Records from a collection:
====================

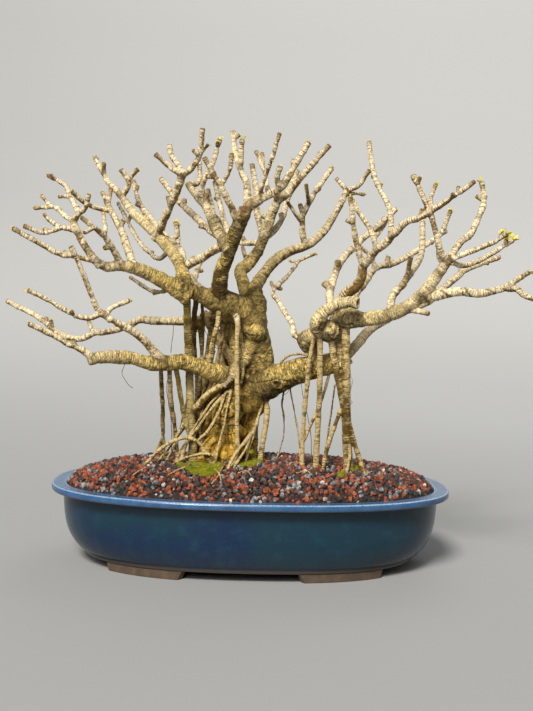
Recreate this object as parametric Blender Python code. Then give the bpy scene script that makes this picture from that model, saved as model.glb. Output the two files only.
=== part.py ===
"""Umbrella tree bonsai, bare of leaves: trunk, boughs, twigs and aerial roots in an oval glazed pot.

Metres, +Z up, the front towards -Y.  The pot stands on the floor at z = 0, and the whole is centred
over the origin.

The limbs are laid out on a front elevation drawn on squared paper.  A place on it is (column, row,
depth): columns run to the right, rows run down, and depth is in millimetres behind the mid-plane of
the pot.  The elevation is drawn as seen from a station point in front of the pot, so each place is
carried along its sight line to its depth.  Girths are diameters in squares of the same paper.
"""

import math
import random

import bmesh
import bpy
import numpy as np
from mathutils import Matrix, Vector

MM = 0.001

# Front elevation
SQUARE = 1.3 * MM  # one square of the paper, at the mid-plane
EYE_DISTANCE = 1.300
EYE_COLUMN = 266.5
EYE_ROW = 312.0  # the row at the height of the station point
PAPER_TURN = math.radians(1.5)  # the drawing leans by this much
TURN_ROW = 355.5
EYE_ACROSS = 15.8 * MM

# Pot
POT_LENGTH = 508 * MM
POT_WIDTH = 321 * MM
POT_TURN = math.radians(1.0)
OVAL_POWER = 2.4  # 2 is an ellipse, more is squarer
OVAL_STEPS = 40
FOOT_HEIGHT = 11 * MM
WALL_HEIGHT = 86 * MM
RIM_TOP = FOOT_HEIGHT + WALL_HEIGHT
RIM_FACE = 8.5 * MM
RIM_OVERHANG = 14.5 * MM
RIM_FLAT = 18 * MM
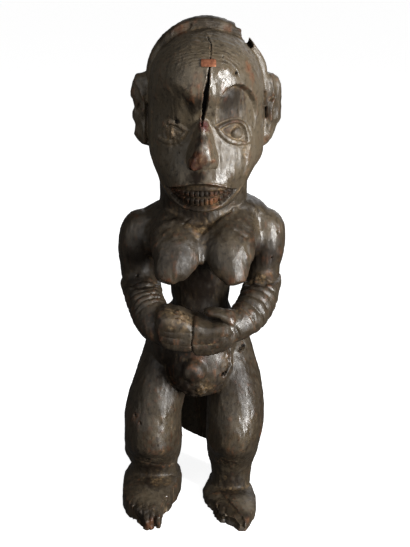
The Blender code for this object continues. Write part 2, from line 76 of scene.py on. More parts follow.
EAR_CUTS = {"left": [[(-58.0, 436.0), (-58.4, 415.0), (-58.0, 398.0)], [(-66.0, 436.0), (-68.5, 431.0)]],
            "right": [[(58.7, 449.0), (58.9, 437.0)], [(60.6, 433.0), (60.7, 424.0)], [(65, 441), (69, 444)]]}
EAR_RIDGE_HIGH, EAR_CUT_DEEP, EAR_ROUGH = 1.6, 3.0, 1.3

# The crest's breaks in x and z: what is gone at its right end, the hollow there and the chip on the left
CREST_BREAK = [(30.3, 516), (30.6, 511.6), (31.5, 509.9), (32.6, 510.7), (34.9, 509.7), (36.4, 506.8),
               (35.5, 502.1), (37.0, 498.3), (38.3, 497.3), (40.9, 498.9), (42.4, 500.9), (43.9, 500.7),
               (46.8, 496.4), (51.8, 489.0), (56.9, 482.4), (60.3, 474.5), (61.2, 466.5), (80, 466),
               (80, 530), (30, 530)]
CREST_HOLLOW = [(37.2, 497.6), (40.6, 492.6), (44.2, 488.4), (47.2, 490.8), (45.4, 496.0), (41.4, 499.5)]
CREST_CHIP = [(-33, 500), (-31, 507), (-24, 513), (-14, 517.5), (-12.5, 512), (-19, 505.5), (-27, 499)]
SIGHT_FALL = 0.364

# The flat that is cut on the forehead, right of the split: a point on it, and its slopes over x and z
FOREHEAD_FLAT = (17.0, -65.75, 468.0)
FLAT_SLOPE = (0.40, 0.18)

# Brows, as x and z of the hollow's middle and its half width and half height
BROW = {"left": (-29.0, 434.0), "right": (30.0, 434.0)}
BROW_HALF = (20.0, 30.0)
BROW_EDGE = {"left": (0.55, 1.12), "right": (0.96, 1.035)}
SOCKET_DEEP = {"left": 4.5, "right": 7.0}
SOCKET_FADE = (412.0, 460.0)

# Eyes, as x and z of the chord's middle, half its length, rise above it, fall below it and tilt in degrees
EYE = {"left": (-32.5, 415.0, 18.0, 14.0, 9.0, 18.4), "right": (27.0, 414.8, 19.4, 15.6, 7.4, -29.0)}
EYE_OPENING = {"left": (13.0, 10.5, 5.5), "right": (14.8, 12.6, 2.6)}
EYE_CRISP = {"left": 0.42, "right": 1.0}
LID_HIGH, LID_SOFT, SCRIBED_DEEP = 1.7, 0.55, 0.7
BALL_DEEP, BALL_DOME = 1.5, 1.5
PUPIL = {"left": (-34.0, 415.5, 4.6), "right": (31.4, 417.0, 6.0)}
PUPIL_HIGH, PUPIL_RING_DEEP = 1.2, 1.0

# Mouth and teeth. A row of teeth is its middle and half height, as shares of the mouth's height
MOUTH_X, MOUTH_HALF = -3.2, 34.5
UPPER_LIP, LOWER_LIP, LIP_CORNER = 372.5, 345.8, 362.5
LOWER_CURVE, UPPER_CURVE = {"left": 3.2, "right": 2.2}, 1.8
MOUTH_DEEP, TEETH_HIGH = 5.2, 3.6
TEETH_ROWS = [(0.62, 0.15), (0.27, 0.17)]
TOOTH_WIDE, TOOTH_GAP = 5.0, 0.7
LIP_HIGH, LIP_WIDE = 0.9, 0.032

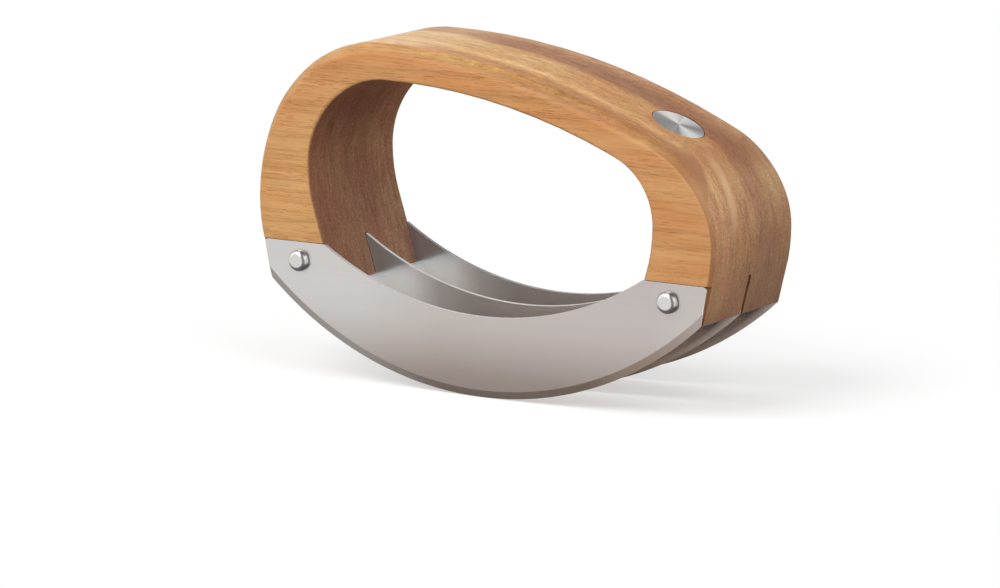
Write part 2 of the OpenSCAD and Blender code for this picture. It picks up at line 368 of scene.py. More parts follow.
def steel_material(
        name, colour, roughness, brushing, strength, along, up=(), back=(), painted_inside_tone=(), painted_reflection_tint=()):
    """Steel with fine brushing; its colour ramps by length, height and depth, and on the faces between blades,
    paint light, shade and reflections into the colour
    """
    material = new_material(name)
    tree = material.node_tree
    link = tree.links.new
    output = add_node(tree, "ShaderNodeOutputMaterial", (1300, 0))
    shader = add_node(tree, "ShaderNodeBsdfPrincipled", (1000, 0))
    set_inputs(shader, Metallic=0.85)
    group = add_node(tree, "ShaderNodeGroup", (-500, 0))
    group.node_tree = bpy.data.node_groups.get("Brushing") or brushed_group()
    group.inputs["Scale"].default_value = brushing
    group.inputs["Strength"].default_value = strength
    result = toned(tree, (-250, 150), group.outputs["Mask"], [
        (0.3, [c * 0.985 for c in colour]), (0.7, [c * 1.015 for c in colour])])
    link(toned(tree, (-250, -100), group.outputs["Mask"], [
        (0.3, grey(roughness * 0.85)), (0.7, grey(roughness * 1.15))]), shader.inputs["Roughness"])
    coords = add_node(tree, "ShaderNodeTexCoord", (-1300, 400))
    split = add_node(tree, "ShaderNodeSeparateXYZ", (-1100, 400))
    link(coords.outputs["Object"], split.inputs[0])
    x, y, z = (split.outputs[axis] for axis in "XYZ")
    # The ramps reach over 160 mm of length, 60 mm of depth and 40 mm of height
    long, deep, high = 160, 60, 40
    length = maths(tree, "MULTIPLY_ADD", (-500, 400), x, 1 / (long * MM), 0.5)
    result = mixed(tree, "MULTIPLY", (200, 300), 1.0, result, toned(
        tree, (-250, 400), length, [(v / long + 0.5, c) for v, c in along]))
    if back:
        depth = maths(tree, "MULTIPLY_ADD", (-500, 550), y, 1 / (deep * MM), 0.5)
        result = mixed(tree, "MULTIPLY", (300, 500), 1.0, result, toned(
            tree, (-250, 550), depth, [(v / deep + 0.5, c) for v, c in back]))
    if painted_inside_tone:
        # Faces that look at another blade: their place times their normal is small or negative. Their ramp
        # paints light and shade into the colour
        facing = add_node(tree, "ShaderNodeSeparateXYZ", (-1100, 900))
        link(coords.outputs["Normal"], facing.inputs[0])
        within = eased(tree, (-500, 900), maths(
            tree, "MULTIPLY", (-700, 900), facing.outputs["Y"], y), 12 * MM, 8 * MM)
        result = mixed(tree, "MULTIPLY", (400, 300), within, result, toned(
            tree, (-250, 700), length, [(v / long + 0.5, c) for v, c in painted_inside_tone]))
        # Beside the legs, above a slanting line, a painted reflection of the dark wood: the colour is
        # multiplied darker and bluer
        side = maths(tree, "ABSOLUTE", (-900, 1200), x)
        line = maths(tree, "MULTIPLY_ADD", (-700, 1200), side, 0.42, z)
        shade = maths(tree, "MULTIPLY", (-300, 1200), eased(
            tree, (-500, 1200), line, 50.9 * MM, 52.7 * MM), eased(tree, (-500, 1400), side, 40 * MM, 43 * MM))
        shade = maths(tree, "MULTIPLY", (-100, 1100), shade, within)
        result = mixed(tree, "MULTIPLY", (600, 300), shade, result, painted_reflection_tint)
    if up:
        height = maths(tree, "MULTIPLY", (-500, 650), z, 1 / (high * MM))
        result = mixed(tree, "MULTIPLY", (800, 300), 1.0, result, toned(
            tree, (-250, 1000), height, [(v / high, c) for v, c in up]))
    link(result, shader.inputs["Base Color"])
    link(group.outputs["Normal"], shader.inputs["Normal"])
    link(shader.outputs[0], output.inputs["Surface"])
    return material


def rivet_material(colour, seam, face):
    """Polished steel: a dark seam around a head's foot, of dirt and painted contact shadow, and painted shade,
    highlights and reflections around its round shoulder
    """
    material = new_material("polished_rivet")
    tree = material.node_tree
    link = tree.links.new
    output = add_node(tree, "ShaderNodeOutputMaterial", (1100, 0))
    shader = add_node(tree, "ShaderNodeBsdfPrincipled", (800, 0))
    set_inputs(shader, Metallic=1.0, Roughness=0.32)
    coords = add_node(tree, "ShaderNodeTexCoord", (-900, 0))
    split = add_node(tree, "ShaderNodeSeparateXYZ", (-700, 100))
    link(coords.outputs["Object"], split.inputs[0])
    outwards = maths(tree, "ABSOLUTE", (-500, 100), split.outputs["Y"])
    # Dark seam at the head's foot: dirt and painted contact shadow
    foot = eased(tree, (-300, 100), outwards, face + 0.6 * MM, face + 0.1 * MM)
    facing = add_node(tree, "ShaderNodeSeparateXYZ", (-700, -200))
    link(coords.outputs["Normal"], facing.inputs[0])
    # Painted shade, highlights and reflections around the shoulder, by the way its normal faces sideways
    painted_tones = [(0.0, 0.95), (0.10, 1.0), (0.20, 1.15), (0.30, 0.75),
             (0.42, 0.30), (0.60, 0.28), (0.74, 0.55), (0.90, 1.2)]
    around = toned(tree, (-100, -50), facing.outputs["X"], [
        (v, tuple(c * k for c in colour)) for v, k in painted_tones])
    # Painted shade: the top of the shoulder is darker
    around = mixed(tree, "MULTIPLY", (200, 100), eased(
        tree, (-100, 200), facing.outputs["Z"], 0.12, 0.5), around, grey(0.7))
    # Painted shade: the underside of the head is darkened to the seam colour
    painted_under_shade = eased(tree, (-300, -300), facing.outputs["Z"], -0.02, -0.36, 0.97)
    dark = maths(tree, "MAXIMUM", (100, -300), foot, painted_under_shade)
    link(mixed(tree, "MIX", (400, 0), dark, around, seam), shader.inputs["Base Color"])
    link(shader.outputs[0], output.inputs["Surface"])
    return material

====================

Objective: Set down, exactly and alone, the run of lines from the line that has "The Blender code" to the line that has "FLAT_SLOPE = (0.40, 0.18)".

Right answer:
The Blender code for this object continues. Write part 2, from line 76 of scene.py on. More parts follow.
EAR_CUTS = {"left": [[(-58.0, 436.0), (-58.4, 415.0), (-58.0, 398.0)], [(-66.0, 436.0), (-68.5, 431.0)]],
            "right": [[(58.7, 449.0), (58.9, 437.0)], [(60.6, 433.0), (60.7, 424.0)], [(65, 441), (69, 444)]]}
EAR_RIDGE_HIGH, EAR_CUT_DEEP, EAR_ROUGH = 1.6, 3.0, 1.3

# The crest's breaks in x and z: what is gone at its right end, the hollow there and the chip on the left
CREST_BREAK = [(30.3, 516), (30.6, 511.6), (31.5, 509.9), (32.6, 510.7), (34.9, 509.7), (36.4, 506.8),
               (35.5, 502.1), (37.0, 498.3), (38.3, 497.3), (40.9, 498.9), (42.4, 500.9), (43.9, 500.7),
               (46.8, 496.4), (51.8, 489.0), (56.9, 482.4), (60.3, 474.5), (61.2, 466.5), (80, 466),
               (80, 530), (30, 530)]
CREST_HOLLOW = [(37.2, 497.6), (40.6, 492.6), (44.2, 488.4), (47.2, 490.8), (45.4, 496.0), (41.4, 499.5)]
CREST_CHIP = [(-33, 500), (-31, 507), (-24, 513), (-14, 517.5), (-12.5, 512), (-19, 505.5), (-27, 499)]
SIGHT_FALL = 0.364

# The flat that is cut on the forehead, right of the split: a point on it, and its slopes over x and z
FOREHEAD_FLAT = (17.0, -65.75, 468.0)
FLAT_SLOPE = (0.40, 0.18)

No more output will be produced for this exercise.